There was a commercial that aired constantly on TV in the mid-late-90s for Pure Moods, a compilation album of new-age and world music, featuring artists like Enya and Enigma. The commercials promised not just an album but an experience that transported you to a higher realm of inner peace and pure vibes. It was “the soundtrack for your way of life,” the announcer intoned in a deep, breathy voice. Also, for some reason, it had a rave remix of the X-Files theme song.

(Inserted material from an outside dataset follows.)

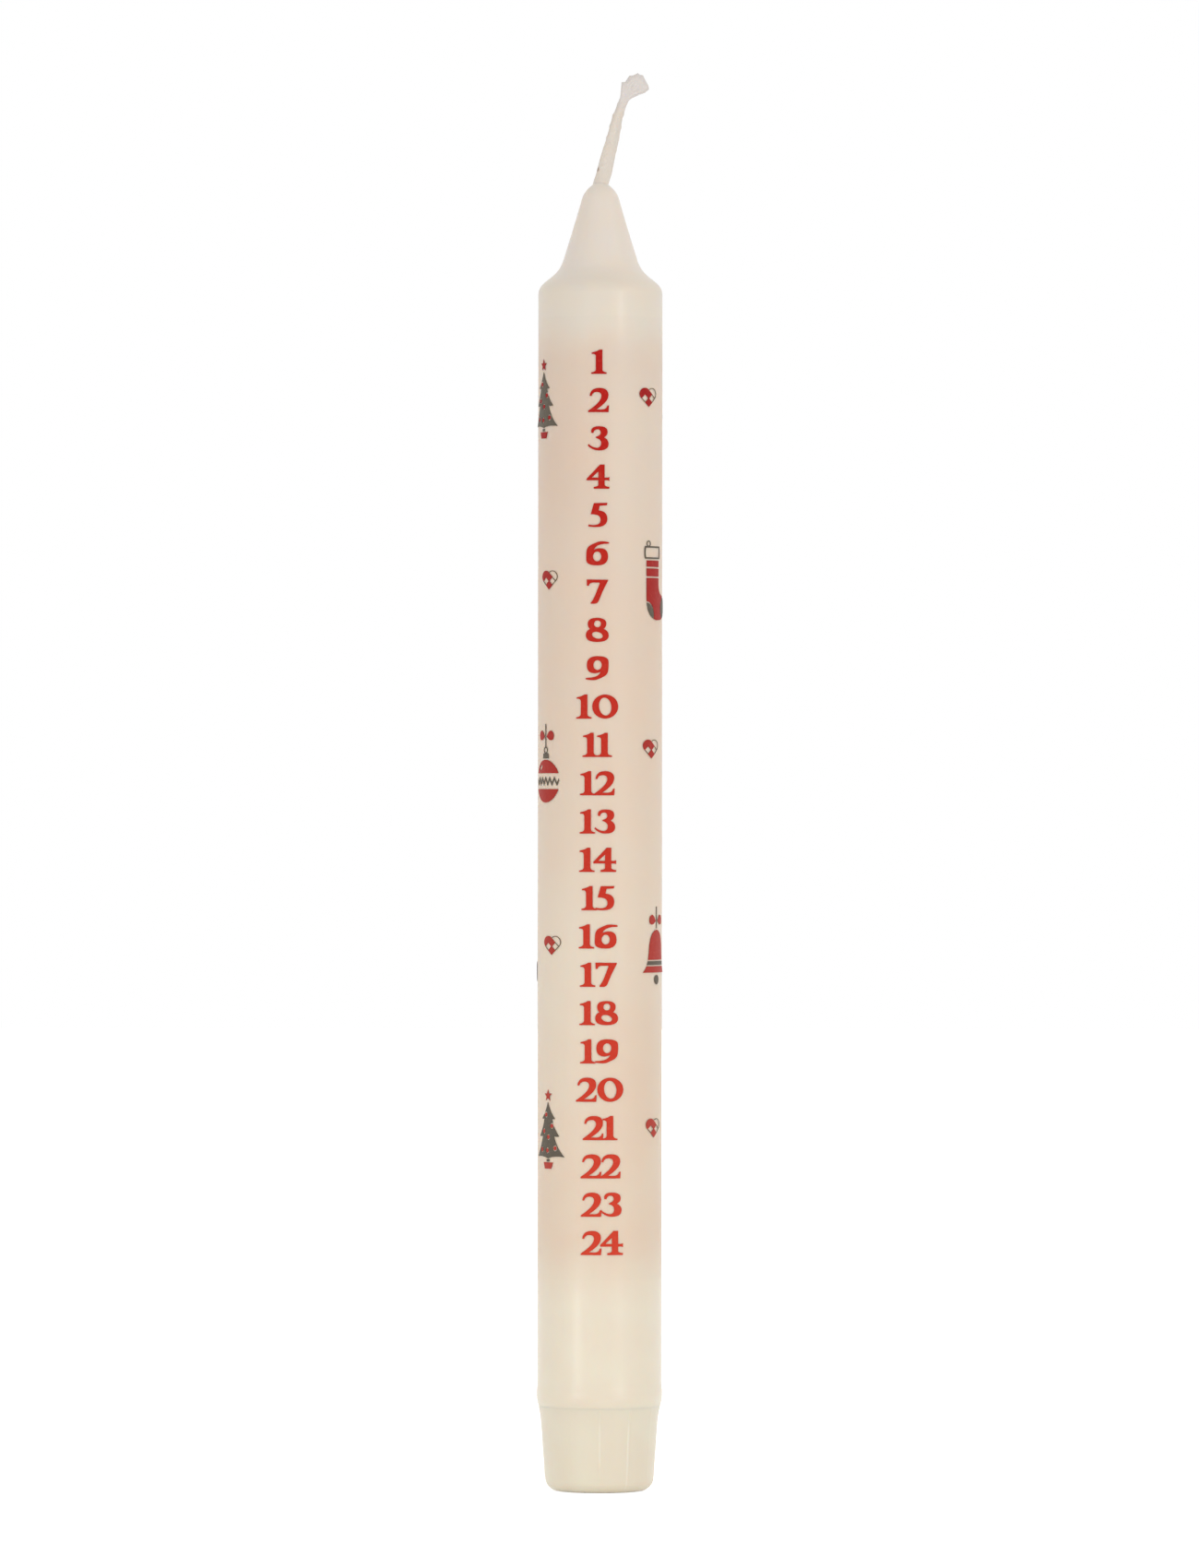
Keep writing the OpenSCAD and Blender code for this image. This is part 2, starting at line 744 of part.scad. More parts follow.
// A band across the bell
module bell_band(h) {
    inked(box(-bell_w / 2, bell_w / 2, band_y - h / 2, band_y + h / 2));
}

module bell_red_drawing() {
    difference() {
        inked(bell_body);
        bell_band(band_h + 2 * band_gap);
    }
    bow(bell_bow_y);
}

module bell_grey_drawing() {
    intersection() {
        bell_band(band_h);
        inked(bell_body);
    }
    inked(clapper);
    thread(bell_top + thread_gap);
}

module woven_hearts_red() {
    color([0.68, 0.1, 0.11])
        on_hearts()
            heart_red_drawing();
}

module woven_hearts_outline() {
    color([0.42, 0.37, 0.3])
        on_hearts()
            heart_outline_drawing();
}

module fir_trees_grey() {
    color([0.38, 0.35, 0.3])
        on_motifs(FIR)
            fir_grey_drawing();
}

module fir_trees_red() {
    color([0.68, 0.1, 0.11])
        on_motifs(FIR)
            fir_red_drawing();
}

module stockings_red() {
    color([0.68, 0.1, 0.11])
        on_motifs(STOCKING)
            stocking_red_drawing();
}

module stockings_grey() {
    color([0.38, 0.35, 0.3])
        on_motifs(STOCKING)
            stocking_grey_drawing();
}

module baubles_red() {
    color([0.68, 0.1, 0.11])
        on_motifs(BAUBLE)
            bauble_red_drawing();
}

module baubles_grey() {
    color([0.38, 0.35, 0.3])
        on_motifs(BAUBLE)
            bauble_grey_drawing();
}

module bells_red() {
    color([0.68, 0.1, 0.11])
        on_motifs(BELL)
            bell_red_drawing();
}

module bells_grey() {
    color([0.38, 0.35, 0.3])
        on_motifs(BELL)
            bell_grey_drawing();
}

wax_core();
dip_coat();
wick();
print_sleeve();
for (day = [1:days]) numeral(day);
woven_hearts_red();
woven_hearts_outline();
fir_trees_grey();
fir_trees_red();
stockings_red();
stockings_grey();
baubles_red();
baubles_grey();
bells_red();
bells_grey();
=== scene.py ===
"""Calendar candle: wax, sleeve, print and braided wick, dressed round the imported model."""
import math
import random

import bpy
import numpy as np
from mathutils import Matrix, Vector


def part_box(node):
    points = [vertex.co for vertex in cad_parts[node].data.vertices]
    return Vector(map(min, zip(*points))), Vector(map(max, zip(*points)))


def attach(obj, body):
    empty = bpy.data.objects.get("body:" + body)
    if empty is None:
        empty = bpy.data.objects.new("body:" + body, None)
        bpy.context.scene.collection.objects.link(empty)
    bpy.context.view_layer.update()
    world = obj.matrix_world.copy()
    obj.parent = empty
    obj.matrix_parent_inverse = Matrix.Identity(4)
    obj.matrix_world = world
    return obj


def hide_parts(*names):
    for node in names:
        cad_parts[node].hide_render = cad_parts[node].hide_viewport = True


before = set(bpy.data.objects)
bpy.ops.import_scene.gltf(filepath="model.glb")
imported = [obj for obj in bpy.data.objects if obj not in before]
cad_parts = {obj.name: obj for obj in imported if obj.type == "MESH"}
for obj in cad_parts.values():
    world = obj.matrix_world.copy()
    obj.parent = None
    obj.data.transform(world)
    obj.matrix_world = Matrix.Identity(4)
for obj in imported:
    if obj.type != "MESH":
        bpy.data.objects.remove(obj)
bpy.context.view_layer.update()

MM = 0.001
random.seed(24)


# What the frame gives, in millimetres
def box_mm(node):
    low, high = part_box(node)
    return low / MM, high / MM


COAT_LOW, COAT_HIGH = box_mm("dip_coat")
SLEEVE_LOW, SLEEVE_HIGH = box_mm("print_sleeve")
CORE_HIGH = box_mm("wax_core")[1]

FOOT_LEN = COAT_LOW.z
BEAD_R = COAT_HIGH.x
CONE_TOP_Z = CORE_HIGH.z
TIP_Z = COAT_HIGH.z
SLEEVE_Z = SLEEVE_LOW.z
SLEEVE_TOP_Z = SLEEVE_HIGH.z
FILM_OUT_R = SLEEVE_HIGH.x

# Sizes that the frame's boxes don't give, in millimetres. The sleeve and its feathered ends
FILM_T = 0.05
FILM_GAP = 0.01
FILM_EDGE_T = 0.008
FILM_FEATHER = 2.5
# The body, the layer that it is dipped in, and the stages of its outline
BODY_R = FILM_OUT_R - FILM_T - FILM_GAP
COAT_T = 0.9
BOND_GAP = 0.02
CORE_R = BODY_R - COAT_T
BEAD_H = 4.6
COLLAR_LEN = 4.3
SHOULDER_LEN = 5.9
CONE_LOW_R = 6.65
CONE_TOP_R = 3.4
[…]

The Book of Watermarks feels like Pure Moods taking physical form and becoming an entire world. The setting of this 1999 PlayStation game — released exclusively in Japan but mostly in English with Japanese subtitles — is a sprawling Mediterranean villa with gargantuan cathedrals, libraries, and catacombs. Key music was co-composed by Moya Brennan, a musician best known as the lead vocalist of the new-age Celtic band Clannad, in which she briefly performed with her sister, Enya. Brennan’s non-lyrical vocal themes fade through a synthesized orchestra as the camera sweeps across the rocky shores of the islands. The whole production feels gauzy and dreamlike. I don’t think it’s coincidence that the game shares its name with Enya’s dreamy, breakthrough 1988 album Watermark.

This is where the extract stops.